I often begin these newsletters with a report on the nonhuman doings in the neighborhood. Songbirds and geese, sheep and cattle, sugar maples and ruddy oaks. Scolding Crow. South Wind. Old Sun. Sand River. Often, I transition from there into stories from the work of nonmarket farming and feeding. Human stories. Human neighboring stories. Those stories often shine a light on the cultural poverty of our time by persistently suggesting that it could, and has been, otherwise. Even for people with pale complexions. If asked, elderly European American folks might tell you about the nearly-extinct neighborhoods that raised them. Those stories can set loose a degree of longing that isn’t easy to contain within the normal parameters of polite conversation.

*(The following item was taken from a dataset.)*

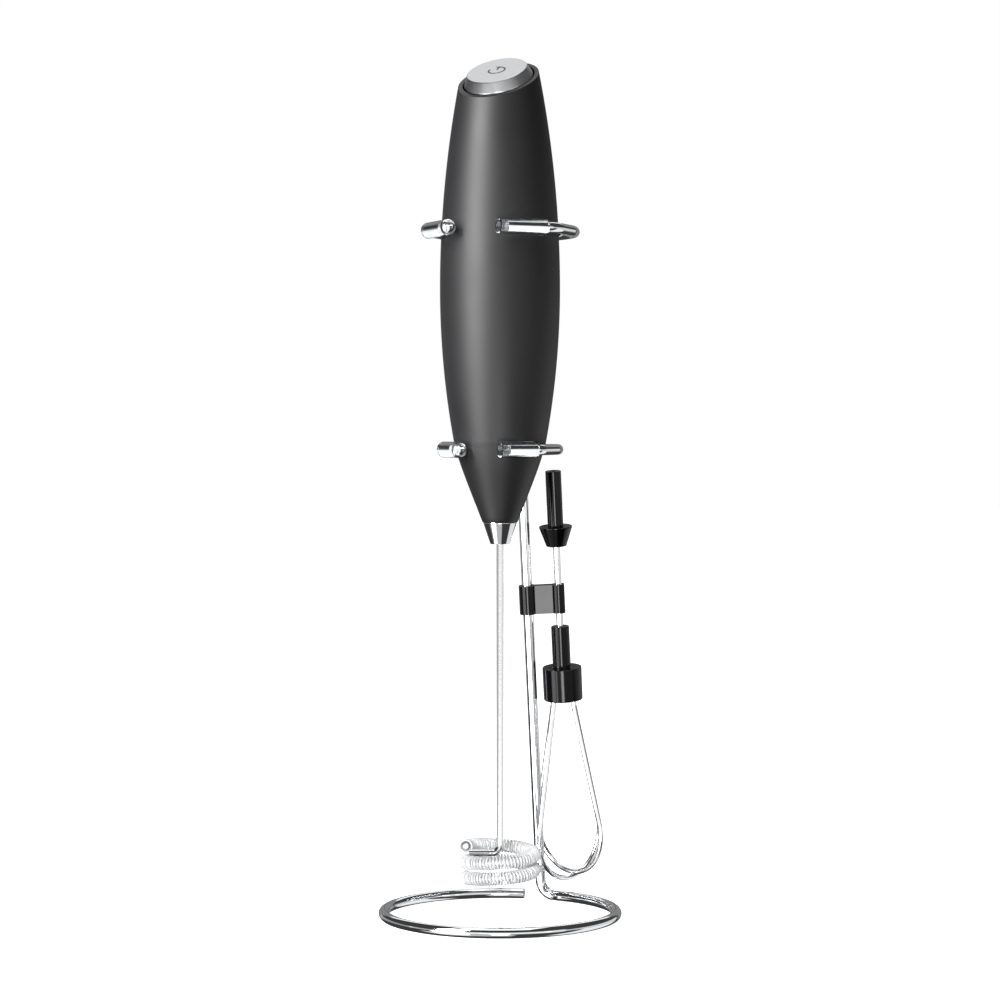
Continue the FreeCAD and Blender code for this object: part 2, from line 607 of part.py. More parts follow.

Last winter my friend Sam and I gave a talk on some of these themes at an organic farming conference. In the discussion that ensued a young man said, “I run a small organic vegetable CSA operation. On my better days I feel like I’m doing something useful for a hurting world. On most of the other days I feel like I’m breaking my body and my land to subsidize the lifestyles of rich people.”
He wasn’t looking to hurt anyone’s feelings or find someone to blame. He had simply been given permission to feel and describe the fallout from the collective un-neighboring practice we call the consumer marketplace. This heartbroken farmer could triple the price of his CSA shares, which would allow him to scale back his production, trade his tractor for a team of draft horses, put a third of his land into cover crop and another third back into forest. But that move would be a hard sell, and would do little to heal the whole in his heart caused by the lack of social access to the food he grows.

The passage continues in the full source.